>>>
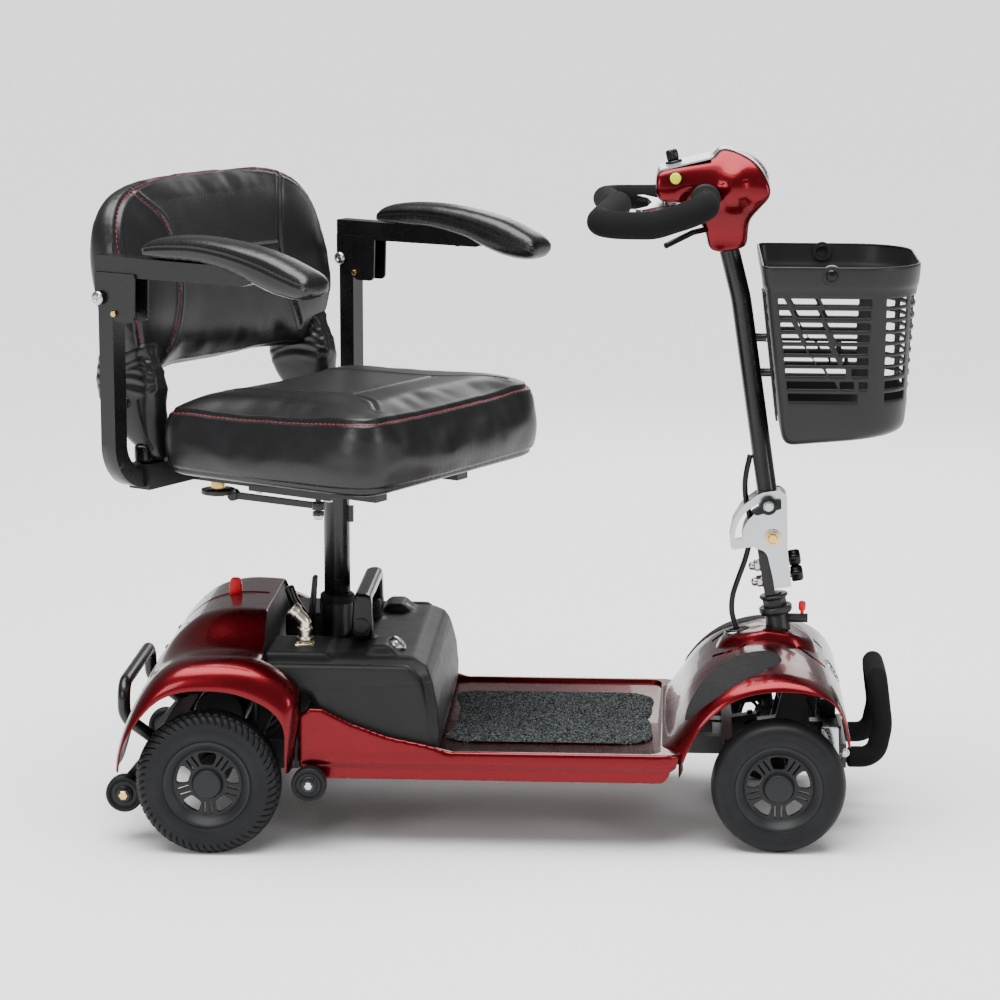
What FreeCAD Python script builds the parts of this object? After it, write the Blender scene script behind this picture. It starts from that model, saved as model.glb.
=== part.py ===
import FreeCAD, Part
import math
import os

# Four-wheel travel mobility scooter, in millimetres.
# +X is forward, +Y is to the rider's left, +Z is up.
# The origin is on the ground, on the centre plane, half way between the two axles.

V = FreeCAD.Vector

# ---- driving dimensions ----------------------------------------------------
WHEELBASE = 778.0
REAR_X = -WHEELBASE / 2
FRONT_X = WHEELBASE / 2
REAR_R = 100.0          # 8 inch treaded tyre
FRONT_R = 92.5          # 7.3 inch smooth tyre
REAR_Y = 228.0          # centre of a rear tyre
FRONT_Y = 177.0         # centre of a front tyre
TYRE_WIDTH = 50.0
RIM_R = 57.5            # seat of the tyre on its rim
AXLE_R = 8.0
RUN = 0.05              # radial clearance of a running fit
SMALL_BOLT_R = 5.0

DECK_HALF = 215.0
DECK_REAR = -270.0
DECK_FRONT = 258.0
DECK_BOTTOM = 95.0
DECK_FLOOR = 135.0      # top of the floor of the pan
DECK_EDGE = 141.0       # top of its raised edge
SHELL = 3.0             # thickness of the moulded panels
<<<
= Exercise objective =
Hand back the material above in full, exactly as written.

= Output below =
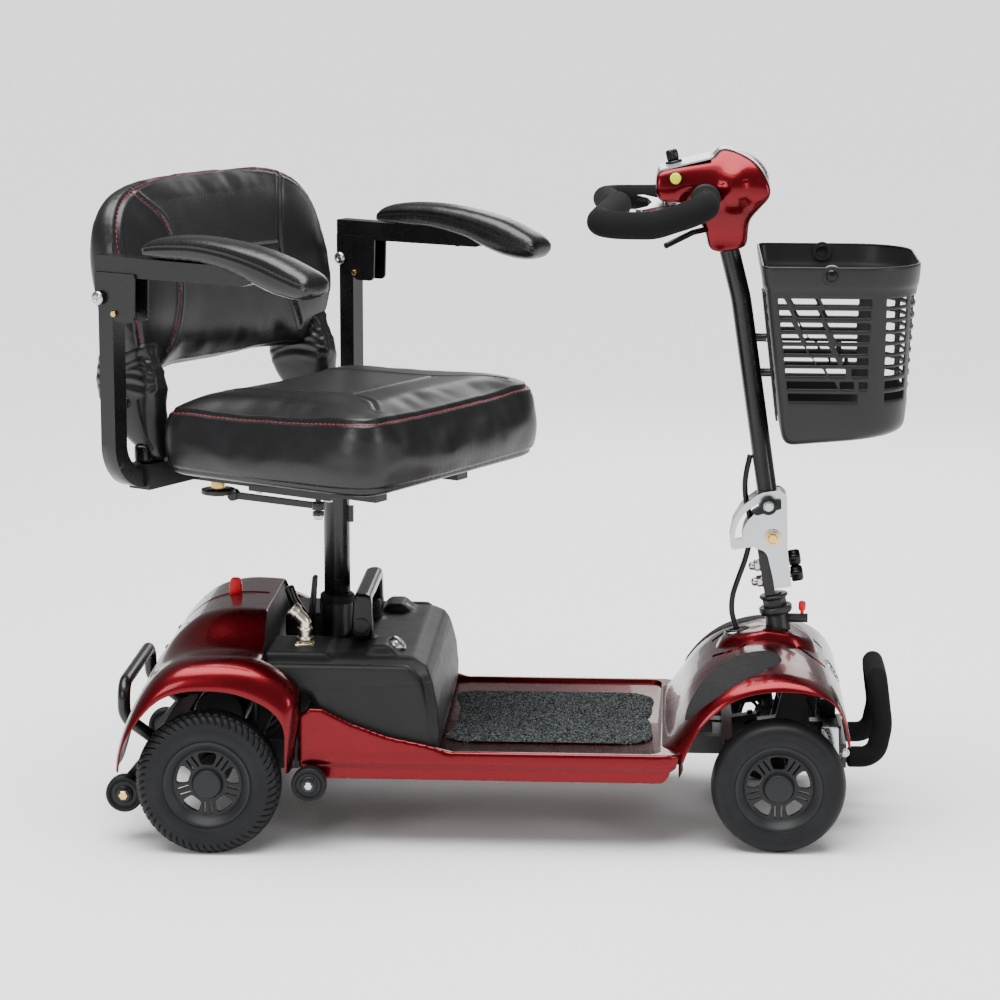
What FreeCAD Python script builds the parts of this object? After it, write the Blender scene script behind this picture. It starts from that model, saved as model.glb.
=== part.py ===
import FreeCAD, Part
import math
import os

# Four-wheel travel mobility scooter, in millimetres.
# +X is forward, +Y is to the rider's left, +Z is up.
# The origin is on the ground, on the centre plane, half way between the two axles.

V = FreeCAD.Vector

# ---- driving dimensions ----------------------------------------------------
WHEELBASE = 778.0
REAR_X = -WHEELBASE / 2
FRONT_X = WHEELBASE / 2
REAR_R = 100.0          # 8 inch treaded tyre
FRONT_R = 92.5          # 7.3 inch smooth tyre
REAR_Y = 228.0          # centre of a rear tyre
FRONT_Y = 177.0         # centre of a front tyre
TYRE_WIDTH = 50.0
RIM_R = 57.5            # seat of the tyre on its rim
AXLE_R = 8.0
RUN = 0.05              # radial clearance of a running fit
SMALL_BOLT_R = 5.0

DECK_HALF = 215.0
DECK_REAR = -270.0
DECK_FRONT = 258.0
DECK_BOTTOM = 95.0
DECK_FLOOR = 135.0      # top of the floor of the pan
DECK_EDGE = 141.0       # top of its raised edge
SHELL = 3.0             # thickness of the moulded panels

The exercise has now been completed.